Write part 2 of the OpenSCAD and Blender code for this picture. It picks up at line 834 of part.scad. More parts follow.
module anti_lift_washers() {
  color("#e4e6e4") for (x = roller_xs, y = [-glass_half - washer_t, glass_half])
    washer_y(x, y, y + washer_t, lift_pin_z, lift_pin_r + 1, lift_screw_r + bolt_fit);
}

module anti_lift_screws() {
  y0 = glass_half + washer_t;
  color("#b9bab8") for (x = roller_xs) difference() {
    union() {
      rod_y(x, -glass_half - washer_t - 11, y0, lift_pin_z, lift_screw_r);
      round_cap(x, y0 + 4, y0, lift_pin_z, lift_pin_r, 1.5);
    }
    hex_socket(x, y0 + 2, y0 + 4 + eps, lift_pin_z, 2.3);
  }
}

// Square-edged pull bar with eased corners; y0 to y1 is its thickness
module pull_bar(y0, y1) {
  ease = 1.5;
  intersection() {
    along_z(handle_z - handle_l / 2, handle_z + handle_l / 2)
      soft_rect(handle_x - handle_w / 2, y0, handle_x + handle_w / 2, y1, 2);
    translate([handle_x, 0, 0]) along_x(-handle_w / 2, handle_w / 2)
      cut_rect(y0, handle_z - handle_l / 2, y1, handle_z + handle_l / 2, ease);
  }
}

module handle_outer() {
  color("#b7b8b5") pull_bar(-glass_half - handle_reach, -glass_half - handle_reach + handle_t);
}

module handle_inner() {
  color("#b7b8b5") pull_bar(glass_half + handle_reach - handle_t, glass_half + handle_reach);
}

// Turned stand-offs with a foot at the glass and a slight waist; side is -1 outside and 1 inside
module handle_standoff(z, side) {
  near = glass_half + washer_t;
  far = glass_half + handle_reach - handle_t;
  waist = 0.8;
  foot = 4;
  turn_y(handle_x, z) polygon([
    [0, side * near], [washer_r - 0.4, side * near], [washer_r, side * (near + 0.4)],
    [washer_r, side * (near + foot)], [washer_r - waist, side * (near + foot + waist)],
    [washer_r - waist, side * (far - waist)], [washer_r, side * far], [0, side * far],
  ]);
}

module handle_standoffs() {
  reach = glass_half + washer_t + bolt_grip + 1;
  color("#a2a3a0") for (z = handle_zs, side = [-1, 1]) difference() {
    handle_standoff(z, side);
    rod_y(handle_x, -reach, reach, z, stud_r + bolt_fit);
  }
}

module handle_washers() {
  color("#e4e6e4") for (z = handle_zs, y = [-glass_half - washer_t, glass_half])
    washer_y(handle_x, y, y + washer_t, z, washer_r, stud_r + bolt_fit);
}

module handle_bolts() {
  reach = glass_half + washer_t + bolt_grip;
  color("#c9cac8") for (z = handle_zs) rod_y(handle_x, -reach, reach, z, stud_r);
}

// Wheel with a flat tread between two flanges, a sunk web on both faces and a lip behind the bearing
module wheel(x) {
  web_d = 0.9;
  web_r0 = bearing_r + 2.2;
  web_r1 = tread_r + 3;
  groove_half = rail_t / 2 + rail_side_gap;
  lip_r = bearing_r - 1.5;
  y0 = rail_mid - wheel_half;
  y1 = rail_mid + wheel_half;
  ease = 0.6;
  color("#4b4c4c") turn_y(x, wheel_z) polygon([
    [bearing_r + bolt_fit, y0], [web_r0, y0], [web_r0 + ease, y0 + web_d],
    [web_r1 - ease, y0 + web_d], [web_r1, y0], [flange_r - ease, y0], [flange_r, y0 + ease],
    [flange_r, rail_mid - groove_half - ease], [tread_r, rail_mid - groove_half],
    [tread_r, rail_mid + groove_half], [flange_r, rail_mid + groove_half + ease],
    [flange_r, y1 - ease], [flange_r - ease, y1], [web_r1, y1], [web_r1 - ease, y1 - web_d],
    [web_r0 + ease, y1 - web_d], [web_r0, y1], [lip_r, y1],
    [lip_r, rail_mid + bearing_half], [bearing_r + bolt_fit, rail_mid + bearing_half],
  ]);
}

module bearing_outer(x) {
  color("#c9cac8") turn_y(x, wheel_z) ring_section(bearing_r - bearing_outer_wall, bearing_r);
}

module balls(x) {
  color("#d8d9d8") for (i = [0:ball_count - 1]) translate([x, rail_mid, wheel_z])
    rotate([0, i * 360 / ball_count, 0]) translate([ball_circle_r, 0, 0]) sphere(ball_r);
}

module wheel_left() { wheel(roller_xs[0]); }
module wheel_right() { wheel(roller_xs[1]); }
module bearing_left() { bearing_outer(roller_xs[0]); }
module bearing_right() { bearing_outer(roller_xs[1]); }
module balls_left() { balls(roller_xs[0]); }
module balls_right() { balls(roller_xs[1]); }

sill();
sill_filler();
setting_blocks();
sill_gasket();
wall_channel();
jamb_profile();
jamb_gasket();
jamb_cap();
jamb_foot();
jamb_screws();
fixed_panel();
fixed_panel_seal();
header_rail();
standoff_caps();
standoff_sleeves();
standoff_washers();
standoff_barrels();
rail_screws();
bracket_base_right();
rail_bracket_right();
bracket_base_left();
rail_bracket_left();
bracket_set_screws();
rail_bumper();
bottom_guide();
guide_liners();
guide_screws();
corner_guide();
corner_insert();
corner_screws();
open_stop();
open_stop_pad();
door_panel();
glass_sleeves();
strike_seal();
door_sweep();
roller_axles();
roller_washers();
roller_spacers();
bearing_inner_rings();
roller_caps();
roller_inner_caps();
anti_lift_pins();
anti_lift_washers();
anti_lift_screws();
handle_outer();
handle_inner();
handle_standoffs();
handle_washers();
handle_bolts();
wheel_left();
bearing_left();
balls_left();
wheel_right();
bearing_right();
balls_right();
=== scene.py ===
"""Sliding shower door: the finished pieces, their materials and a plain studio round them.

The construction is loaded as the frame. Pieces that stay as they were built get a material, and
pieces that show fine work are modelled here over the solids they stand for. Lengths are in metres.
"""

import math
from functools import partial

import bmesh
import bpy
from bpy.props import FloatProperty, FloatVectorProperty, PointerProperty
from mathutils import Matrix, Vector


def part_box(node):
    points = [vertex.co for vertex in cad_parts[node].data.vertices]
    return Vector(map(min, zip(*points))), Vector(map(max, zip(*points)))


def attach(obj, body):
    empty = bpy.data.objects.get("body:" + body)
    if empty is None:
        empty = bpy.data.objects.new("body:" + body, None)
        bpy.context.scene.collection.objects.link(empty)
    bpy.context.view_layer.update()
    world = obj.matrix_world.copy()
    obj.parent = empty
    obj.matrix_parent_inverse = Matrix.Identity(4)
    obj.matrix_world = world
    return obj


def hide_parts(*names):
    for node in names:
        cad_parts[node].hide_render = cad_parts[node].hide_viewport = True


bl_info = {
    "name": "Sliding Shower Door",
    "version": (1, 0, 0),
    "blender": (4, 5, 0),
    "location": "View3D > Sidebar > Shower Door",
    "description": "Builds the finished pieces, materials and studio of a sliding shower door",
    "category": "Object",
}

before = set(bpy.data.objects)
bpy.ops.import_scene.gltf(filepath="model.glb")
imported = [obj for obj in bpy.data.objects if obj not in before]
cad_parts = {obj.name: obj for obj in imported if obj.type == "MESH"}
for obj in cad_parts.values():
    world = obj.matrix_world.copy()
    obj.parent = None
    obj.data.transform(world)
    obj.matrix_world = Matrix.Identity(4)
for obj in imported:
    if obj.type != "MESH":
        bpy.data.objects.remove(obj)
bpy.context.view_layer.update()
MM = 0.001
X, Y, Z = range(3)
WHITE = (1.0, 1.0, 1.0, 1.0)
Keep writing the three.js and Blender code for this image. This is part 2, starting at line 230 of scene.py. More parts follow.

^^^^^^^^

Would you restate each of the entries word for word?

TASK OUTPUT
Write part 2 of the OpenSCAD and Blender code for this picture. It picks up at line 834 of part.scad. More parts follow.
module anti_lift_washers() {
  color("#e4e6e4") for (x = roller_xs, y = [-glass_half - washer_t, glass_half])
    washer_y(x, y, y + washer_t, lift_pin_z, lift_pin_r + 1, lift_screw_r + bolt_fit);
}

module anti_lift_screws() {
  y0 = glass_half + washer_t;
  color("#b9bab8") for (x = roller_xs) difference() {
    union() {
      rod_y(x, -glass_half - washer_t - 11, y0, lift_pin_z, lift_screw_r);
      round_cap(x, y0 + 4, y0, lift_pin_z, lift_pin_r, 1.5);
    }
    hex_socket(x, y0 + 2, y0 + 4 + eps, lift_pin_z, 2.3);
  }
}

// Square-edged pull bar with eased corners; y0 to y1 is its thickness
module pull_bar(y0, y1) {
  ease = 1.5;
  intersection() {
    along_z(handle_z - handle_l / 2, handle_z + handle_l / 2)
      soft_rect(handle_x - handle_w / 2, y0, handle_x + handle_w / 2, y1, 2);
    translate([handle_x, 0, 0]) along_x(-handle_w / 2, handle_w / 2)
      cut_rect(y0, handle_z - handle_l / 2, y1, handle_z + handle_l / 2, ease);
  }
}

module handle_outer() {
  color("#b7b8b5") pull_bar(-glass_half - handle_reach, -glass_half - handle_reach + handle_t);
}

module handle_inner() {
  color("#b7b8b5") pull_bar(glass_half + handle_reach - handle_t, glass_half + handle_reach);
}

// Turned stand-offs with a foot at the glass and a slight waist; side is -1 outside and 1 inside
module handle_standoff(z, side) {
  near = glass_half + washer_t;
  far = glass_half + handle_reach - handle_t;
  waist = 0.8;
  foot = 4;
  turn_y(handle_x, z) polygon([
    [0, side * near], [washer_r - 0.4, side * near], [washer_r, side * (near + 0.4)],
    [washer_r, side * (near + foot)], [washer_r - waist, side * (near + foot + waist)],
    [washer_r - waist, side * (far - waist)], [washer_r, side * far], [0, side * far],
  ]);
}

module handle_standoffs() {
  reach = glass_half + washer_t + bolt_grip + 1;
  color("#a2a3a0") for (z = handle_zs, side = [-1, 1]) difference() {
    handle_standoff(z, side);
    rod_y(handle_x, -reach, reach, z, stud_r + bolt_fit);
  }
}

module handle_washers() {
  color("#e4e6e4") for (z = handle_zs, y = [-glass_half - washer_t, glass_half])
    washer_y(handle_x, y, y + washer_t, z, washer_r, stud_r + bolt_fit);
}

module handle_bolts() {
  reach = glass_half + washer_t + bolt_grip;
  color("#c9cac8") for (z = handle_zs) rod_y(handle_x, -reach, reach, z, stud_r);
}

// Wheel with a flat tread between two flanges, a sunk web on both faces and a lip behind the bearing
module wheel(x) {
  web_d = 0.9;
  web_r0 = bearing_r + 2.2;
  web_r1 = tread_r + 3;
  groove_half = rail_t / 2 + rail_side_gap;
  lip_r = bearing_r - 1.5;
  y0 = rail_mid - wheel_half;
  y1 = rail_mid + wheel_half;
  ease = 0.6;
  color("#4b4c4c") turn_y(x, wheel_z) polygon([
    [bearing_r + bolt_fit, y0], [web_r0, y0], [web_r0 + ease, y0 + web_d],
    [web_r1 - ease, y0 + web_d], [web_r1, y0], [flange_r - ease, y0], [flange_r, y0 + ease],
    [flange_r, rail_mid - groove_half - ease], [tread_r, rail_mid - groove_half],
    [tread_r, rail_mid + groove_half], [flange_r, rail_mid + groove_half + ease],
    [flange_r, y1 - ease], [flange_r - ease, y1], [web_r1, y1], [web_r1 - ease, y1 - web_d],
    [web_r0 + ease, y1 - web_d], [web_r0, y1], [lip_r, y1],
    [lip_r, rail_mid + bearing_half], [bearing_r + bolt_fit, rail_mid + bearing_half],
  ]);
}

module bearing_outer(x) {
  color("#c9cac8") turn_y(x, wheel_z) ring_section(bearing_r - bearing_outer_wall, bearing_r);
}

module balls(x) {
  color("#d8d9d8") for (i = [0:ball_count - 1]) translate([x, rail_mid, wheel_z])
    rotate([0, i * 360 / ball_count, 0]) translate([ball_circle_r, 0, 0]) sphere(ball_r);
}

module wheel_left() { wheel(roller_xs[0]); }
module wheel_right() { wheel(roller_xs[1]); }
module bearing_left() { bearing_outer(roller_xs[0]); }
module bearing_right() { bearing_outer(roller_xs[1]); }
module balls_left() { balls(roller_xs[0]); }
module balls_right() { balls(roller_xs[1]); }

sill();
sill_filler();
setting_blocks();
sill_gasket();
wall_channel();
jamb_profile();
jamb_gasket();
jamb_cap();
jamb_foot();
jamb_screws();
fixed_panel();
fixed_panel_seal();
header_rail();
standoff_caps();
standoff_sleeves();
standoff_washers();
standoff_barrels();
rail_screws();
bracket_base_right();
rail_bracket_right();
bracket_base_left();
rail_bracket_left();
bracket_set_screws();
rail_bumper();
bottom_guide();
guide_liners();
guide_screws();
corner_guide();
corner_insert();
corner_screws();
open_stop();
open_stop_pad();
door_panel();
glass_sleeves();
strike_seal();
door_sweep();
roller_axles();
roller_washers();
roller_spacers();
bearing_inner_rings();
roller_caps();
roller_inner_caps();
anti_lift_pins();
anti_lift_washers();
anti_lift_screws();
handle_outer();
handle_inner();
handle_standoffs();
handle_washers();
handle_bolts();
wheel_left();
bearing_left();
balls_left();
wheel_right();
bearing_right();
balls_right();
=== scene.py ===
"""Sliding shower door: the finished pieces, their materials and a plain studio round them.

The construction is loaded as the frame. Pieces that stay as they were built get a material, and
pieces that show fine work are modelled here over the solids they stand for. Lengths are in metres.
"""

import math
from functools import partial

import bmesh
import bpy
from bpy.props import FloatProperty, FloatVectorProperty, PointerProperty
from mathutils import Matrix, Vector


def part_box(node):
    points = [vertex.co for vertex in cad_parts[node].data.vertices]
    return Vector(map(min, zip(*points))), Vector(map(max, zip(*points)))


def attach(obj, body):
    empty = bpy.data.objects.get("body:" + body)
    if empty is None:
        empty = bpy.data.objects.new("body:" + body, None)
        bpy.context.scene.collection.objects.link(empty)
    bpy.context.view_layer.update()
    world = obj.matrix_world.copy()
    obj.parent = empty
    obj.matrix_parent_inverse = Matrix.Identity(4)
    obj.matrix_world = world
    return obj


def hide_parts(*names):
    for node in names:
        cad_parts[node].hide_render = cad_parts[node].hide_viewport = True


bl_info = {
    "name": "Sliding Shower Door",
    "version": (1, 0, 0),
    "blender": (4, 5, 0),
    "location": "View3D > Sidebar > Shower Door",
    "description": "Builds the finished pieces, materials and studio of a sliding shower door",
    "category": "Object",
}

before = set(bpy.data.objects)
bpy.ops.import_scene.gltf(filepath="model.glb")
imported = [obj for obj in bpy.data.objects if obj not in before]
cad_parts = {obj.name: obj for obj in imported if obj.type == "MESH"}
for obj in cad_parts.values():
    world = obj.matrix_world.copy()
    obj.parent = None
    obj.data.transform(world)
    obj.matrix_world = Matrix.Identity(4)
for obj in imported:
    if obj.type != "MESH":
        bpy.data.objects.remove(obj)
bpy.context.view_layer.update()
MM = 0.001
X, Y, Z = range(3)
WHITE = (1.0, 1.0, 1.0, 1.0)
Keep writing the three.js and Blender code for this image. This is part 2, starting at line 230 of scene.py. More parts follow.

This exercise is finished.